Affect和Effect:这两个词很容易混淆,因为只有一个字母的区别。通常来说,“affect”是一个动词而“effect”是一个名词。假如你换一个词来代替affect,你就会知道你是否把它用对了(I was affected by the merger; I was surprised by the merger 我对这次收购惊呆了)。

Loose vs. lose: Saying these words out loud will help you distinguish the two. "Loose" means not tight (The letter on my keyboard is loose). "Lose" is the opposite of win (We will lose this client if we don't pay him more attention).

Loose和Lose:大声喊出这两个词能帮助你把它们区别开来。“loose”的意思是不紧(The letter on my keyboard is loose 我键盘上的这个按键很松)。“lose”是win的反义词(We will lose this client if we don't pay him more attention 如果我们不多关注这位客户我们就会失去他)。

You're vs. your: Although you probably learned this one in grade school, it's easy to type one word when you really mean the other. "You're" is shorthand for "you are." The word "your" indicates possession (You're not going to believe how much they loved your presentation).

You're和Your:虽然你可能小学就学过这两个词了,但你还是很有可能会把它们拼错。“you're”是“you are”的缩写。而“your”是所有格。(You're not going to believe how much they loved your presentation 你不会相信他们有多喜欢你的演讲)。

Who vs. whom: Even a grammar wiz can get these two confused from time to time. But if you can switch the sentence around so that you use the word "him" as opposed to "he," then "whom" is the way to go. For example, instead of saying, "Sam is the guy whom we interviewed for the position," you could say "We interviewed him for the position." But in reversing the sentence "Sam is the guy who got the job," you would say, "He is the guy who got the job."

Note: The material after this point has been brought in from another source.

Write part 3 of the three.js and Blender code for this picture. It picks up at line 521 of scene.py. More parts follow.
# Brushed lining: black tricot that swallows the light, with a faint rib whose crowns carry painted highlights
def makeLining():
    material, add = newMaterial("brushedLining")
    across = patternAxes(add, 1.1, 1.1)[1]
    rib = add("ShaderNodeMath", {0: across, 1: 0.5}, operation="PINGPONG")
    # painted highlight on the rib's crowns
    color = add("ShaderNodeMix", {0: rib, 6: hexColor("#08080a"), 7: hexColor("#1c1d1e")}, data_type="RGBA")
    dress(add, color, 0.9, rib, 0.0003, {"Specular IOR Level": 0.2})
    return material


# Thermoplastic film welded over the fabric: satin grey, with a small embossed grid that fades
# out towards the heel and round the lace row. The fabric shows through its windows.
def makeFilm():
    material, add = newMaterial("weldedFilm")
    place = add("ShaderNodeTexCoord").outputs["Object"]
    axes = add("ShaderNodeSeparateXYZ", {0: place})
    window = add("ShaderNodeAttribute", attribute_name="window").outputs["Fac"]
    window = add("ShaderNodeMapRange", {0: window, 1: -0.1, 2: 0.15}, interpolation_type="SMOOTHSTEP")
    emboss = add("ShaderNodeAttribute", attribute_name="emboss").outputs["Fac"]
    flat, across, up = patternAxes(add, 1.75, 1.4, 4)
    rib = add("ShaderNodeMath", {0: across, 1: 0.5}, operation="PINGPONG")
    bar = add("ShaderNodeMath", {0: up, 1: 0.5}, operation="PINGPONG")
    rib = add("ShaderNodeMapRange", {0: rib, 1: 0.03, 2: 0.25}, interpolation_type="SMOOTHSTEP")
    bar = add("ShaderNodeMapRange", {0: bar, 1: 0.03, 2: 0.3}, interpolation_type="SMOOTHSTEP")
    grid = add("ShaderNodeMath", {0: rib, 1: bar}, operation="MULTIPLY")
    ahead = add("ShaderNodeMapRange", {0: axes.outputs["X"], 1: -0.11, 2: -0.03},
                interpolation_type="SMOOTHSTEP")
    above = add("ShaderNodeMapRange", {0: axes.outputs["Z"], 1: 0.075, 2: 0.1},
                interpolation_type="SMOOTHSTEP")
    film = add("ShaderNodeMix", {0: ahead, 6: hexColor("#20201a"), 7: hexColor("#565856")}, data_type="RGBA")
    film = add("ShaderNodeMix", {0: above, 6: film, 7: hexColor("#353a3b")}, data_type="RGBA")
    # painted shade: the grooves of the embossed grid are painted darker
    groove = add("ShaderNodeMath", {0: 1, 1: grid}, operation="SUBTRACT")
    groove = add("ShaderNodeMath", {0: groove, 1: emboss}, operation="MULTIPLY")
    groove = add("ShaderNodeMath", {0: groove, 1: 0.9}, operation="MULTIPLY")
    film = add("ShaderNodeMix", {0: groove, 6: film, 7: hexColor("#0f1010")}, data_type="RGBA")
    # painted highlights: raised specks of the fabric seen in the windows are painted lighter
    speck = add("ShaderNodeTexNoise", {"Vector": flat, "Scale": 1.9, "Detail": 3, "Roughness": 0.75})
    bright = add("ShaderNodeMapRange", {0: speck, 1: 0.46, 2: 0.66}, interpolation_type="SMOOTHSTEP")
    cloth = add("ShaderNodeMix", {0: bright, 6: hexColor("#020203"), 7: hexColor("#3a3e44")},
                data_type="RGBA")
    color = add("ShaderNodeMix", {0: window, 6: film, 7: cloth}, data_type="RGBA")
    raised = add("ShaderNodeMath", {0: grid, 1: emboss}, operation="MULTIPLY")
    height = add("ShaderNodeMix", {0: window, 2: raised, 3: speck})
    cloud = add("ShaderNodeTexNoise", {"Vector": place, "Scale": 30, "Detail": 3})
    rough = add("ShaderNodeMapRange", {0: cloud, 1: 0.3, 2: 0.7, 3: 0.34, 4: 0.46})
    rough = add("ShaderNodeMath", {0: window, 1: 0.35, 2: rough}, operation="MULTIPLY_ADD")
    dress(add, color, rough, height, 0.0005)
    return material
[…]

Who和Whom:就算是语法大师也很容易把这两个词搞混。不过要是你能想一想同一句话用“him”和“he”会怎么表述,你就很容易就能去区别出这两个词了。比如说,“Sam is the guy whom we interviewed for the position Sam是我们为这个职位面试过的人”这句话你也可以说成“We interviewed him for the position 我们为这个职位面试了他”。然而“Sam is the guy who got the job Sam是获得这个职位的人”这句话则会表述为“He is the guy who got the job 他是获得这个职位的人”。

Its vs. it's: "It's" is a contraction for "it is" or "it has," whereas "its" signals possession. Actually saying "it is" aloud will remind you of the difference.

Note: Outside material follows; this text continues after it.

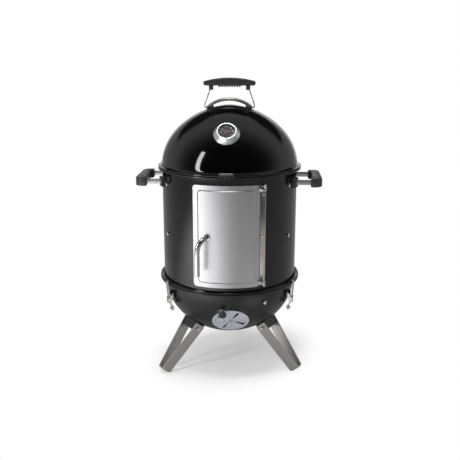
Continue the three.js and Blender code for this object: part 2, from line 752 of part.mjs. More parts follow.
function handleWire(grow) {
  const rise = gripBottom + 9;
  const half = [[wireEnd, wirePivot], [62, wirePivot], [66, wirePivot], [wireFoot - 0.8, wirePivot + 2], [wireFoot - 0.6, wirePivot + 8],
    [wireTopHalf + 4.5, gripBottom - postDrop - 2], [wireTopHalf + 1, gripBottom], [wireTopHalf - 4, rise], [30, rise]];
  const points = [...half.map(([x, z]) => [-x, z]), [0, rise], ...half.reverse()];
  return swept(points.map(([x, z]) => new THREE.Vector3(x, 0, z)), roundSection(wireRadius + grow, 6), 40);
}

function lidGrip() {
  const end = gripBottom + gripEndHeight;
  const tip = gripEndHeight / 2;
  const sagitta = gripRise - gripEndHeight;
  const half = gripHalfLength - tip;
  const radius = (half * half + sagitta * sagitta) / (2 * sagitta);
  const spread = THREE.MathUtils.radToDeg(Math.asin(half / radius));
  const chamfer = 3;
  const outline = [
    ...arc(half, gripBottom + tip, tip, -90, 60, 3),
    ...arc(0, end + sagitta - radius, radius, 90 - spread + 2, 90 + spread - 2, 8),
    ...arc(-half, gripBottom + tip, tip, 120, 270, 3),
  ];
  const shape = new THREE.Shape(outline.map(([x, z]) => new THREE.Vector2(x, z)));
  const options = { depth: gripDepth - 2 * chamfer, bevelThickness: chamfer, bevelSize: chamfer, bevelOffset: -chamfer, bevelSegments: 2 };
  const body = new THREE.ExtrudeGeometry(shape, options).translate(0, 0, -gripDepth / 2 + chamfer).rotateX(Math.PI / 2);
  const ridges = [];
  for (let i = 0; i < ridgeCount; i += 1) {
    const x = (i - (ridgeCount - 1) / 2) * ridgePitch;
    ridges.push(block(x - ridgeHalf, x + ridgeHalf, -gripDepth / 2 + 4, gripDepth / 2 - 4, gripBottom - ridgeDepth, gripBottom + 3));
  }
  const posts = [-1, 1].map((side) =>
    block(side * wireTopHalf - 5.7, side * wireTopHalf + 5.7, -7, 7, gripBottom - postDrop, gripBottom + 4));
  return cut(join(body, ...ridges, ...posts), handleWire(gap));
}

// Thermometer, modelled facing +Z about the point where its stem meets the dome
function bezel() {
  const bore = faceRadius + 1;
  const profile = [
    [bore, -6], [bezelRadius, -6], [bezelRadius, 1.2], [bezelRadius - 1.5, 2.8], [bezelFront, bezelRise],
    [faceRadius - 0.5, bezelRise], [faceRadius - 0.5, bezelRise - 1.6], [bore, bezelRise - 1.6], [bore, -6],
  ];
  return cut(dialPlace(turned(profile, roundSides)), domeOutside);
}

function dial() {
  const face = bezelRise - 8;
  const head = join(rod(faceRadius + 0.6, face, face + 2, roundSides), rod(8, gap + 0.2, face + 1, 12));
  const nut = rod(6, -sheet - 5.6, -sheet - 1.6, 6);
  return dialPlace(join(head, rod(stemRadius, -stemLength, face), nut));
}

function needle() {
  const low = bezelRise - 5.6;
  const blade = plan([[-5, -1.1], [needleLength, -0.4], [needleLength, 0.4], [-5, 1.1]], low, low + 0.8);
  return dialPlace(join(blade, rod(2.4, low, low + 1.4)).rotateZ(radians(needleTurn)));
}

const lens = () => dialPlace(rod(faceRadius + 0.6, bezelRise - 3.6, bezelRise - 2, roundSides));

// Latch on the front line of the bowl: base with its pin, lever, hook over the barrel's bead
const latchPivot = [bowlReach(latchPivotHeight) + latchPivotOut, latchPivotHeight];
const latchLinkPin = [latchPivot[0] + 0.4 * latchLink, latchPivot[1] - 0.917 * latchLink];
const crossPin = ([reach, height], radius, half, sides = boltSides) =>
  rod(radius, -half, half, sides).rotateY(Math.PI / 2).translate(0, -reach, height);

const latchBody = latchHookWidth / 2 + gap;
const earWidth = 1.6;

function pair(outline, inner) {
  const offset = inner + earWidth / 2;
  return [-offset, offset].map((x) => fin(outline, earWidth).translate(x, 0, 0));
}

function latchBase() {
  const [reach, height] = latchPivot;
  const low = height - 26;
  const high = height + 11;
  const out = 1.5;
  const plate = [[bowlReach(low) + out, low], [bowlReach(low) + out + 2, low], [bowlReach(high) + out + 2, high], [bowlReach(high) + out, high]];
  const ear = [[bowlReach(height - 12) + out, height - 12], [reach + 3.5, height - 4], [reach + 3.5, height + 4], [bowlReach(high) + out, high - 1]];
  const pin = crossPin(latchPivot, 1.6, latchBody + 3 * earWidth);
  return join(fin(plate, 2 * (latchBody + earWidth)), ...pair(ear, latchBody), pin);
}

function latchLever() {
  const [reach, height] = latchPivot;
  const cheek = latchBody + earWidth + gap;
  const tip = height - latchLeverLength;
  const out = latchLinkPin[0] + 4;
  const side = [[reach - 3.5, height + 3], [reach + 3, height + 4], [out + 0.5, latchLinkPin[1] + 5], [out, height - 26], [out - 4, height - 26]];
  const low = out - latchLeverLean;
  const curl = [[low - 2, tip + 8], [low + 3, tip], [low + 1, tip - 1], [low - 4.2, tip + 8]];
  const plate = [[out - latchSheet, height - 22], [out, height - 22], ...curl];
  const whole = join(fin(plate, 2 * (cheek + earWidth)), ...pair(side, cheek), crossPin(latchLinkPin, 1.5, cheek + 1));
  return cut(whole, crossPin(latchPivot, 1.6 + gap, 30));
}

function latchHook() {
  const [reach, height] = latchLinkPin;
  const top = barrelBase + 2 * beadRadius + gap;
  const inner = lipReach + 0.8;
  const outline = [
    [reach - 3.4, height - 2], [reach + 1, height - 3.4], [reach + 3.2, height], [inner + latchSheet, top - 18], [inner + latchSheet, top + latchSheet],
    [lipReach - 5, top + latchSheet], [lipReach - 5, top], [inner, top], [inner, top - 17], [reach, height + 5], [reach - 3, height + 2],
  ];
  return cut(fin(outline, latchHookWidth), crossPin(latchLinkPin, 1.5 + gap, 30));
}

piece('fire_bowl', fireBowl(), materials.bowlEnamel, bowlGroup);
for (const [side, azimuth] of Object.entries(legAzimuths)) {
  const turn = radians(azimuth);
  piece(`leg_${side}`, legGeometry().rotateZ(turn), materials.legSteel, bowlGroup);
  piece(`leg_bolt_${side}`, legBoltGeometry().rotateZ(turn), materials.stainless, bowlGroup);
}
for (const [side, azimuth] of Object.entries(latchAzimuths)) {
  const turn = radians(azimuth);
  piece(`latch_base_${side}`, latchBase().rotateZ(turn), materials.blackSteel, bowlGroup);
  piece(`latch_lever_${side}`, latchLever().rotateZ(turn), materials.stainless, bowlGroup);
  piece(`latch_hook_${side}`, latchHook().rotateZ(turn), materials.stainless, bowlGroup);
}
for (const [side, azimuth] of Object.entries(charcoalAzimuths)) {
  piece(`charcoal_bolt_${side}`, charcoalSupport().rotateZ(radians(azimuth)), materials.stainless, bowlGroup);
}
piece('charcoal_grate', grate(charcoalRadius, charcoalHeight + supportBoltRadius + gap), materials.wire, bowlGroup);
ventPieces('bowl', vents.bowl, bowlGroup);

piece('barrel', barrelGeometry(), materials.enamel);
for (const [row, { level, ledges }] of Object.entries(supports)) {
  for (const [side, azimuth] of Object.entries(supportAzimuths)) {
    piece(`${row}_support_${side}`, support(level, ledges).rotateZ(radians(azimuth)), materials.stainless);
  }
  piece(`${row}_grate`, grate(grateRadius, level), materials.wire);
}
piece('water_pan', waterPan(), materials.enamel);
piece('door_panel', doorPanel(), materials.stainless);
piece('hinge_strip', hingeStrip(), materials.stainless);
piece('hinge_pin_lower', hingePin(earLevels[0][0] - 1, lugLevels[0][1] + gap), materials.stainless);
piece('hinge_pin_upper', hingePin(lugLevels[1][0] - 1, hingeHigh + gap), materials.stainless);
piece('door_lever', doorLever(), materials.stainless);
piece('door_cam', doorCam(), materials.stainless);
for (const [side, turn] of [['right', 0], ['left', Math.PI]]) {
  piece(`side_strap_${side}`, sideStrap(0).rotateZ(turn), materials.stainless);
  piece(`side_grip_${side}`, sideGripBody().rotateZ(turn), materials.plastic);
  for (const [end, front] of [['front', side === 'right' ? 1 : -1], ['rear', side === 'right' ? -1 : 1]]) {
    piece(`side_bracket_${side}_${end}`, sideBracket(front).rotateZ(turn), materials.plastic);
  }
}

piece('lid', lidGeometry(), materials.enamel);
ventPieces('lid', vents.lid, smoker);
piece('handle_foot_left', handleFoot(-1), materials.plastic);
piece('handle_foot_right', handleFoot(1), materials.plastic);
piece('heat_shield', heatShield(), materials.stainless);
piece('handle_wire', handleWire(0), materials.wire);
piece('lid_grip', lidGrip(), materials.plastic);
piece('thermometer_bezel', bezel(), materials.stainless);
piece('thermometer_dial', dial(), materials.dialFace);
piece('thermometer_needle', needle(), materials.needleRed);
piece('thermometer_lens', lens(), materials.lens);

export default smoker;
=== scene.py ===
import json
import math
from contextlib import contextmanager

import bmesh
import bpy
import numpy as np
from mathutils import Matrix, Quaternion, Vector


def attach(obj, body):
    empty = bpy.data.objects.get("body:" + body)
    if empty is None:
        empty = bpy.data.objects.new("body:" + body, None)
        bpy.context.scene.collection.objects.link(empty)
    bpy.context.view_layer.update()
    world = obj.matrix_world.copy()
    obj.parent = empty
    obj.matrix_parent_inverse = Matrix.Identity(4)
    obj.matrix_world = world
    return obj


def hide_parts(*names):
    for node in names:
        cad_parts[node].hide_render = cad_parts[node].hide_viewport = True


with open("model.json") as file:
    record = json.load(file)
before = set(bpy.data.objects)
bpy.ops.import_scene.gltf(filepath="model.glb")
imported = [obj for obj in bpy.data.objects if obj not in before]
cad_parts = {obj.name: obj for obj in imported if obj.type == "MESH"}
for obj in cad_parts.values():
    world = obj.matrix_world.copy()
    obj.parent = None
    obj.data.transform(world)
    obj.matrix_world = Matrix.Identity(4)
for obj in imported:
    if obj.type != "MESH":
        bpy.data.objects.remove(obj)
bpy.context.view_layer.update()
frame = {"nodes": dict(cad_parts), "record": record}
mm = 0.001  # sizes below are in millimetres, meshes are in metres
quarter = math.pi / 2
facing = Matrix.Rotation(quarter, 4, "X")  # turns what is made along Z to the front

# Sizes that more than one piece uses, as in the part's source
shell = {
    "barrelRadius": 190.0, "barrelBase": 265.0, "barrelTop": 582.4, "sheet": 1.2,
    "bowlRadius": 187.0, "bowlDepth": 160.5, "bowlEqual": 258.5, "bowlLip": 264.7,
    "lidBase": 582.7, "domeBase": 589.7, "domeRise": 163.0, "domeSharpness": 1.16,
    "lidFlare": 16.0, "beadRadius": 2.6, "beadCentre": 198.9, "beadStart": 147.4, "flareRadius": 4.0,
    "bowlTurn": 4.0, "around": 432,
}
legSides = {"left": -60.0, "right": 60.0, "rear": 180.0}


# Small mesh tools
def linked(name, data):
    piece = bpy.data.objects.new(name, data)
    bpy.context.scene.collection.objects.link(piece)
    return piece


def smooth(piece, angle=35.0):
    piece.data.shade_smooth()
    piece.data.set_sharp_from_angle(angle=math.radians(angle))
    return piece


@contextmanager
def edited(mesh, *sources):
    work = bmesh.new()
    for source in sources or [mesh]:
        work.from_mesh(source)
    yield work
    work.to_mesh(mesh)
    work.free()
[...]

Its和It's:“it's”是“it is”或“it has”的缩写,而“its”是所有格。实际上大声念出“it is”能够帮助你记住他们的区别。

Every day vs. everyday: They key here is to know that "everyday" is an adjective, and "every day" is a phrase. If you can replace "every" with "each," then what you mean to use is the two-word phrase.

Ever day和Everyday:关键在于要知道“everyday”是一个形容词,而“every day”是一个词组。假如你可以用“each”来代替“every”,你就会知道你应该用的是那个两个字母组成的词组。

Than vs. then: These two words are easy to confuse because they sound almost identical. But remember that "than" is used to compare something (I think this partnership is a better bet than the other), while "then" is used for time (First we called her, then we followed up with an email).

Than和Then:这两个词很容易搞混,因为他们听起来简直一模一样。但你要记住“than”是用来比较某些东西的(I think this partnership is a better bet than the other 我认为这个合作伙伴比另一个好),而“then”是用来表示时间的(First we called her, then we followed up with an email 我们先给她打了个电话,但后来通过email交流)。